Eco

Umberto Eco (1932). Scholar, writer and essayist. His interests range from medieval aesthetics (he received a degree in philosophy in Turin in 1954, with a thesis on St. Thomas Aquinas), to avant-guard art, including the formulation of a coherent theory of semiotics (he wrote a Treatise on General Semiotics) and the themes and phenomena of mass culture. A professor of semiotics at the University of Bologna, he has since the early 1960s been one of the great interpreters of “low” culture, criticizing any apriori condemnations and intellectual devaluations of it. Starting with his “phenomenological” study of the “typical” Mike Bongiorno, Eco has never scorned any “sign” that appeared within the articulated framework of a cultural system.

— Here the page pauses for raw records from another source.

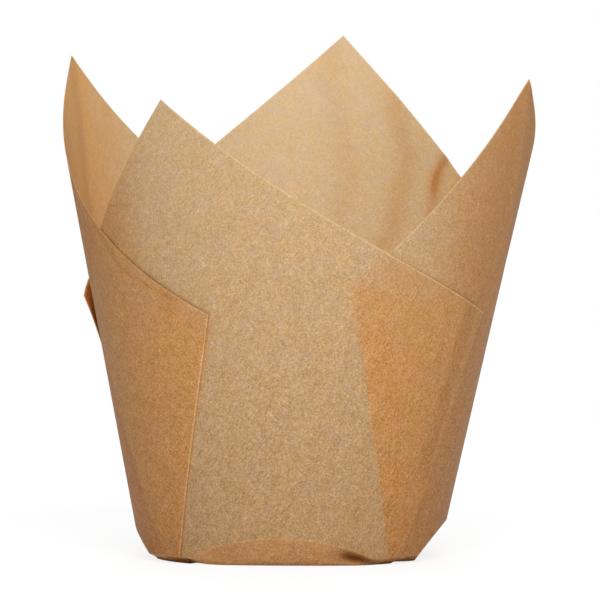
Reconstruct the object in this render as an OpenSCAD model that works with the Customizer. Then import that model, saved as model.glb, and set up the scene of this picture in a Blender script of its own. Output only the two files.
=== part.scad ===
// Tulip baking cup: one square sheet of kraft greaseproof paper, pressed over a
// round former. Its four corners stand up as petals, and the paper that is left
// over between them lies in four wedge pleats of three layers, all folded the
// same way round.
//
// The wall is a cone. Paper doesn't stretch, so the sheet is laid out flat on the
// unrolled cone first: there its edges and folds are straight lines, and lengths
// are true. That layout is then rolled up into the cup. Points of the layout are
// measured from the cone's apex, and headings from its axis, clockwise.
// The origin is the centre of the foot, the front of the cup faces -Y, and
// azimuths run counter-clockwise from the front as seen from above.

/* [Sheet] */
// Side of the square sheet
sheet_side = 160; // [150:1:170]
// Thickness of the paper
paper_t = 0.08; // [0.05:0.01:0.14]
// Distance from layer to layer where the sheet lies folded on itself
layer_pitch = 0.3; // [0.25:0.05:0.5]

/* [Cup] */
// Diameter of the former's foot
foot_d = 52.1; // [48:0.1:56]
// Angle of the wall from upright
wall_flare = 11.75; // [10:0.05:14]
// How far the wall leans to the right in 100 mm of height
lean = 2.2; // [0:0.1:5]

/* [Foot] */
// How far the middle of the foot's front side is flattened in
front_inset = 5.2; // [3:0.1:6]
// How far the middle of the foot's right side is flattened in
right_inset = 3.8; // [2:0.1:5]
// How far the middle of the foot's back side is flattened in
back_inset = 3.8; // [2:0.1:5]
// How far the middle of the foot's left side is flattened in
left_inset = 3.5; // [2:0.1:5]
// Angle from upright of the flat facet above the front side
front_facet = 51; // [46:1:56]
// Angle from upright of the flat facet above the right side
right_facet = 38.5; // [34:0.5:45]
// Angle from upright of the flat facet above the back side
back_facet = 38; // [34:0.5:45]
// Angle from upright of the flat facet above the left side
left_facet = 39; // [34:0.5:45]
// Height of the small bevel under each pleat
corner_bevel_h = 1.2; // [0.8:0.1:2]
// Width of the small bevel under each pleat
corner_bevel_w = 2.4; // [1.2:0.1:3]
// How far in from the foot's edge the folds of the pleats start
fold_start = 4.5; // [3:0.5:7]

/* [Front petal] */
// Azimuth of the tip, from straight ahead
front_turn = -33.7; // [-37:0.1:-30]
// Height of the tip above that of an evenly pressed cup
front_rise = -4.3; // [-6:0.1:0]
// Tilt of the petal's diagonal from the slope of the wall at its tip
front_tilt = -5.8; // [-8:0.1:-3]
// Length of sheet edge from the tip to the top of its fold
front_fold = 78; // [74:0.2:82]
// How far the top corner of the fold springs out
front_spring = 0.3; // [0:0.1:2]

/* [Right petal] */
// Azimuth of the tip, from straight to the right
right_turn = -25.3; // [-30:0.1:-22]
// Height of the tip above that of an evenly pressed cup
right_rise = -1.1; // [-4:0.1:3]
// Tilt of the petal's diagonal from the slope of the wall at its tip
right_tilt = -6.3; // [-9:0.1:-4]
// Length of sheet edge from the tip to the top of its fold
right_fold = 78.8; // [75:0.2:82]
// How far the top corner of the fold springs out
right_spring = 0.3; // [0:0.1:2]

/* [Back petal] */
// Azimuth of the tip, from straight back
back_turn = -9.8; // [-14:0.1:-6]
// Height of the tip above that of an evenly pressed cup
back_rise = 5.6; // [3:0.1:9]
// Tilt of the petal's diagonal from the slope of the wall at its tip
back_tilt = -1.6; // [-5:0.1:0]
// Length of sheet edge from the tip to the top of its fold
back_fold = 82.4; // [78:0.2:86]
// How far the top corner of the fold springs out
back_spring = 1.5; // [0:0.1:3]

/* [Left petal] */
// Azimuth of the tip, from straight to the left
left_turn = -23.8; // [-28:0.1:-20]
// Height of the tip above that of an evenly pressed cup
left_rise = 2.4; // [-1:0.1:5]
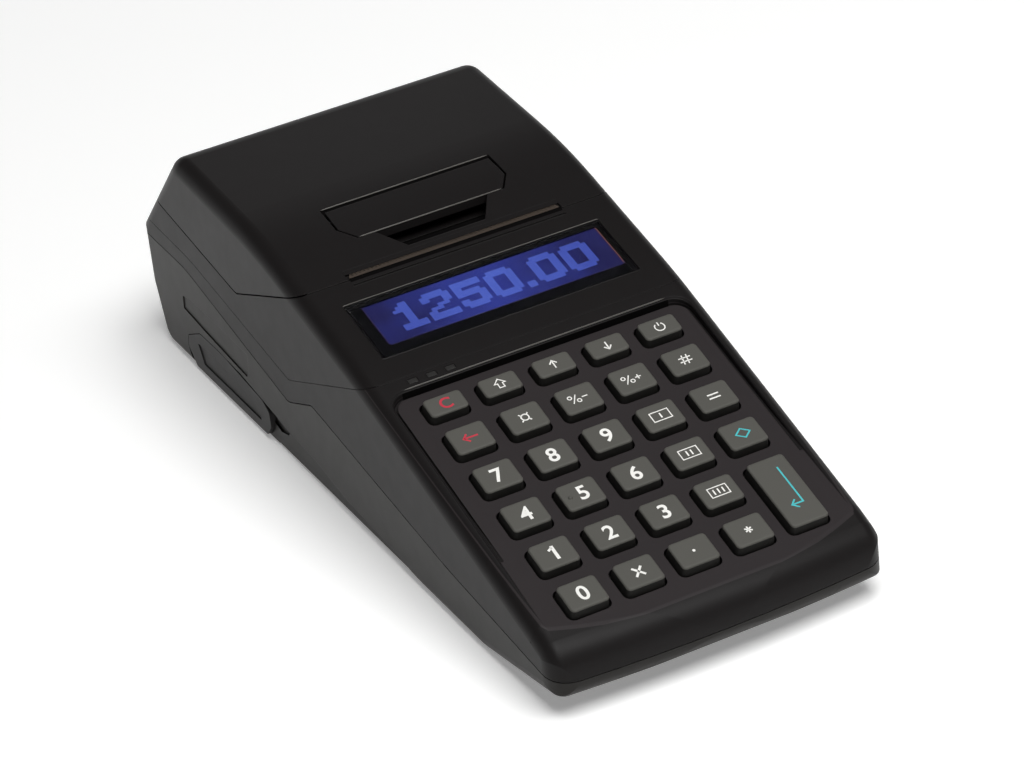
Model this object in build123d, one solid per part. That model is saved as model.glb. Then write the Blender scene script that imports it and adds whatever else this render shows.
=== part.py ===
from build123d import *
import os
from math import acos, asin, atan2, cos, degrees, pi, radians, sin, tan

# Portable ticket register: keypad deck in front, display behind it, and a
# paper lid at the rear that hinges back over the roll trough and the printer.
# Frame: X right, Y to the rear, Z up, origin at the centre of the base.
# All sizes in millimetres.

os.makedirs("parts", exist_ok=True)

# ----------------------------------------------------------------- housing
WIDTH = 88.0                 # across X
FRONT_Y = -112.9
REAR_Y = 112.7
FOOT_DROP = 0.8              # the feet stand this far below the base
BASE_REAR_Y = 105.3          # rear end of the flat base
BASE_FRONT_Y = -78.0         # the base turns up towards the nose from here
NOSE_LOW_Z = 5.8
NOSE_TOP_Z = 16.5
BREAK_1 = (-20.0, 47.5)      # deck surround meets the display slope
BREAK_2 = (34.0, 60.9)       # display slope meets the lid top
BREAK_1_R = 200.0
BREAK_2_R = 150.0
CREST = (82.3, 64.2)         # highest edge, at the rear
HIP = (112.6, 33.0)          # foot of the rear slope
REAR_Z = 26.5
EDGE_R = 4.0                 # radius of the long edges round the top
BASE_EDGE_R = 2.2            # radius of the edges round the base
NOSE_BOW = 484.0             # plan radius of the bowed nose
NOSE_RISE = 22.5             # the bowed nose leaves the top face at this slope
NOSE_CORNER_R = 6.5          # upright corners in plan
NOSE_EDGE_R = 3.9            # just under EDGE_R, so that the two edges blend
NOSE_INSET = 0.2             # the bowed nose starts this much below the profile's nose
NOSE_RELIEF = 0.3            # and ends this much below its top corner
NOSE_SINK = 3.8              # its underside lies this far below the base
NOSE_FOOT_Y = -60.0          # where it has dropped below the base
NOSE_EDGES_Y = 60.0          # only the edges centred in front of this are rounded
REAR_CORNER_R = 5.5
WALL = 2.0
FAR = 200.0                  # beyond the register on every side
ABOVE = 90.0                 # above the register

# ------------------------------------------------------------------- seams
LID_GAP = 0.35
MID_GAP = 0.12
LOW_GAP = 0.25
LID_SEAM = [(97.0, 45.7), (50.1, 39.1), (11.4, 55.0)]
MID_SEAM = [(80.0, 35.9), (22.9, 26.8)]
LOW_SEAM = [(84.0, 31.2), (25.2, 19.35), (10.4, 25.4), (-60.0, 14.75)]
LOW_SEAM_NOSE_Z = 9.6
LID_FRONT_Y = 11.0           # lid's front edge on the top face
MID_TOP_Y = -24.2            # display cover's front edge on the top face
SEAM_SLOPE = 0.41            # the slanted stretches of the seams

# ------------------------------------------------------------ keypad deck
DECK_TILT = 17.5
DECK_Y = -73.5               # middle of the fourth row, at the key tops
DECK_Z = 31.42
DECK_DROP = 2.3              # key tops above the deck face
DECK_T = 2.0
DECK_RIM = 3.7               # from the side face to the recess
DECK_REAR = -28.1            # rear edge of the recess (Y)
DECK_FRONT = -106.35         # lip where the recess runs out (Y)
DECK_CORNER_R = 4.5
DECK_BEVEL = 0.4
MOAT_W = 0.9
MOAT_D = 0.7
MOAT_START = 25.0            # the moat starts this far behind the lip

KEY_EDGE = 6.35              # from the outer key's side to the edge of the recess
KEY_PITCH_Y = 13.38
KEY_W = 9.9
KEY_D = 8.2
KEY_TOP_ROW_D = 5.9
KEY_TOP_ROW_Y = 39.0
KEY_CORNER = 0.6             # clipped corners
KEY_CHAMFER = 0.4
KEY_TAPER = 0.4              # each side grows by this down to the flange
KEY_FLANGE = 0.8             # flange beyond the skirt, each side
KEY_FLANGE_T = 0.8
KEY_SIDE_GAP = 0.35
KEY_UP_GAP = 0.25            # flange below the deck plate
KEY_TRAVEL = 1.2
MAT_GAP = 0.3                # dome below the pressed flange
DOME_H = 0.3
DOME_R = 2.6
MAT_T = 0.8
BOARD_T = 1.6
POST_INSET = 6.7             # from the side face to a board post's axis
POST_R = 1.5
BOARD_GAP = 3.0              # from the board to the side wall
BOARD_FRONT = -31.0
BOARD_REAR = 49.5
MAT_POST_GAP = 0.2           # between the mat and the board's posts
MAT_FRONT = -30.0
MAT_REAR = 43.0

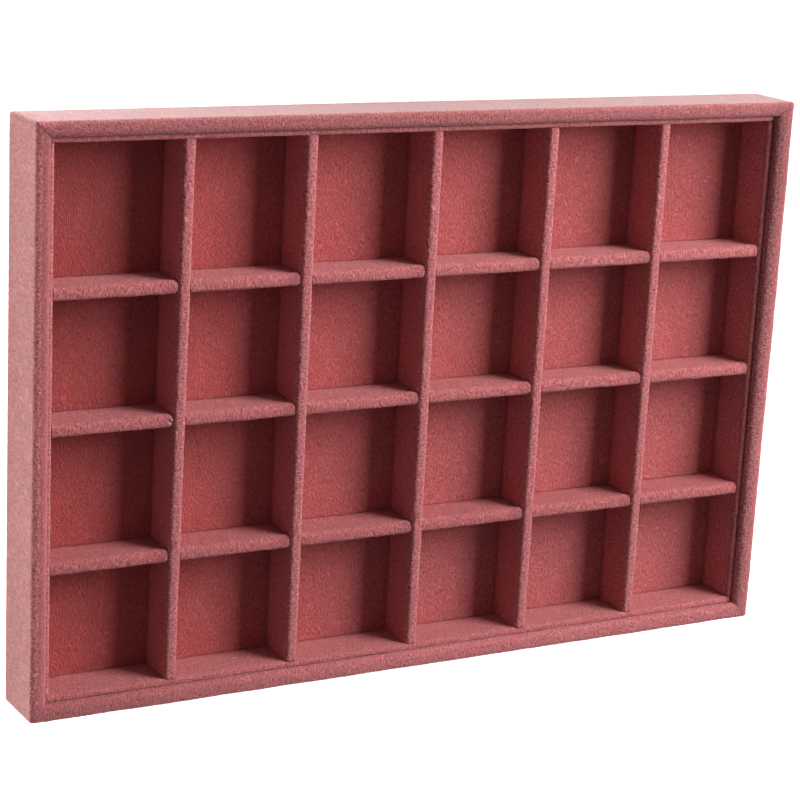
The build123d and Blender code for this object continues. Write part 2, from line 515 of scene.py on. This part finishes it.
def corner_place(corner, turn, inset, level, share):
    """A point on a rounded corner of the strip, at a level and at an inset from the tray's outline.

    share says how far the padding and pile make the outline fuller there.
    """
    radius = max(fold_radius, corner_radius - corner_tightening * inset)
    x_side = 1 if corner in (0, 3) else -1
    y_side = 1 if corner in (0, 1) else -1
    more_x, more_y = (
        foot + (rim - foot) * level / rim_z for foot, rim in zip(fuller_foot[corner], fuller_rim[corner])
    )
    length = half_length + share * more_x
    width = half_width + share * more_y
    x = x_side * (length - inset - radius) + radius * math.cos(turn)
    y = y_side * (width - inset - radius) + radius * math.sin(turn)
    return Vector((x, y))


def frame_place(station, point):
    """A point of the strip: along a side by its share of the side, or round a corner by its turn."""
    _, corner, turn, along = station
    inset = -point.x
    share = ramp(inset, rim_inside, 0.0) * ramp(point.y, under, under + 0.001)
    here = corner_place(corner, turn, inset, point.y, share)
    if along > 0:
        after = (corner + 1) % 4
        here = here.lerp(corner_place(after, turn, inset, point.y, share), along)
    return (here.x, here.y, point.y)


def frame_step(point):
    """Spacing of the rows: finest on the rim, and wide where nothing shows."""
    if point.y > rim_z - rim_inside:
        return 0.0005
    if point.x > -0.001:
        return 0.0012
    return 0.004


frame_outer = traced(
    [
        ((-turned_under, under), 0),
        ((0, under), foot_radius),
        ((0, rim_z), rim_radius),
        ((-rim_width - overhang, rim_z), shoulder_radius),
        ((-rim_width - overhang, rim_z - overhang_depth), 0),
        ((-rim_width, rim_z - overhang_end), 0),
        ((-rim_width, base_top), 0),
    ],
    frame_step,
)
frame_inner = traced(
    [
        ((-turned_under, under + pressed_cloth), 0),
        ((-cloth, under + pressed_cloth), fold_radius),
        ((-cloth, rim_z - cloth), board_radius),
        ((-rim_width + cloth, rim_z - cloth), board_radius),
        ((-rim_width + cloth, base_top), 0),
    ],
    lambda point: 0.03,
)

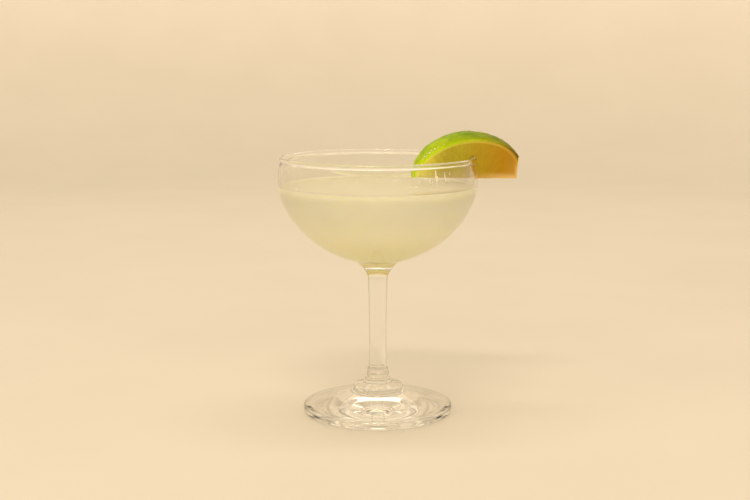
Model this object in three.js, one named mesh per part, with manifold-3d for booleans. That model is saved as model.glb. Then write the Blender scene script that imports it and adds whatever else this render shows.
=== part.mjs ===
// A daiquiri: a cloudy lime drink in a round stemmed coupe glass, with a lime wedge slit over the rim.
// Millimetres, +Z up. The origin is the centre of the foot's underside, on the glass's own axis, and
// the wedge sits on the rim on the +X side. Three pieces: the glass, the drink in it, and the wedge.

import * as THREE from 'three';
import { mergeVertices } from 'three/addons/utils/BufferGeometryUtils.js';
import Module from 'manifold-3d';

const wasm = await Module();
wasm.setup();

const radians = THREE.MathUtils.degToRad;
const point = (radius, height) => new THREE.Vector2(radius, height);

// Driving sizes of the glass. Its wall is thinnest at the rim, and thickens towards the bowl's floor.
const glassHeight = 130.2;
const rimRadius = 49;
const beadRadius = 1.25;
const bowlRadius = 49.85;
const bowlWidestHeight = 117.3;
const bowlDepth = 41.1;
const wallThickness = 1.5;
const floorThickness = 2.6;
const neckRadius = 5;
const neckHeight = 68.7;
const stemWaistRadius = 4.3;
const footRadius = 37.7;
const footEdgeHeight = 4;
const drumRadius = 14;
const segmentsAround = 48;

// Driving sizes of the drink, and of the gap that keeps touching pieces apart.
const drinkLevel = 115;
const meniscusRise = 0.9;
const meniscusWidth = 2.8;
const touchGap = 0.3;

// Driving sizes of the lime that the wedge is cut from, a sixth of the fruit, and where the wedge hangs.
const limeLength = 59.7;
const limeDiameter = 49;
const wedgeHalfAngle = radians(30);
const wedgeTipRounding = 0.6;
const knifePitch = radians(4);
const trimmedEndFromMiddle = 26.6;
const trimLean = radians(6);
const limeMiddle = [45.5, 11.7, 117.4];
const limeTurn = radians(16);
const limeTilt = radians(2.1);

// The foot is a thick disc whose top climbs to a low drum, with a stack of small rings under the stem.
// Each corner is a radius, a height and, where glass has flowed round it, the length cut off each side.
const footCorners = [
  [0, 0],
  [footRadius, 0, 1.3],
  [footRadius, footEdgeHeight, 1.2],
  [26.5, 5.9, 6],
  [drumRadius, 10.6, 0.8],
  [drumRadius - 1.4, 13.9, 0.7],
  [7.3, 14.9],
  [7.3, 16, 0.4],
  [6.3, 16.3],
  [6.45, 17.6, 0.45],
  [5.1, 18.1],
  [5.65, 18.7, 0.35],
  [5.6, 20.4, 0.4],
  [4.9, 20.9],
  [5.35, 21.4, 0.3],
  [5.2, 22.3, 0.4],
  [4.55, 23.4],
];
const shortestCurvedCut = 0.7;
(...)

His approach to fashion, which covers its communicative aspect as well as its aesthetics, from the problem of costume to that of increased communication, is wide-ranging and not narrowly focused. Since his early study of aesthetics, in fact, he has set out to understand art as a concrete, empirical act, something done in a material and technical context. From this perspective, every subject can be analyzed according to its signifier, and every form can be understood as the emanation of a function, and the whirling spiral according to which our time fills forms with meaning and then empties them, rediscovering how to decipher a code and then forgetting it, is nothing more, after all, than a continuous operation of design. An operation, in other words, which considers fashion as an exemplary model.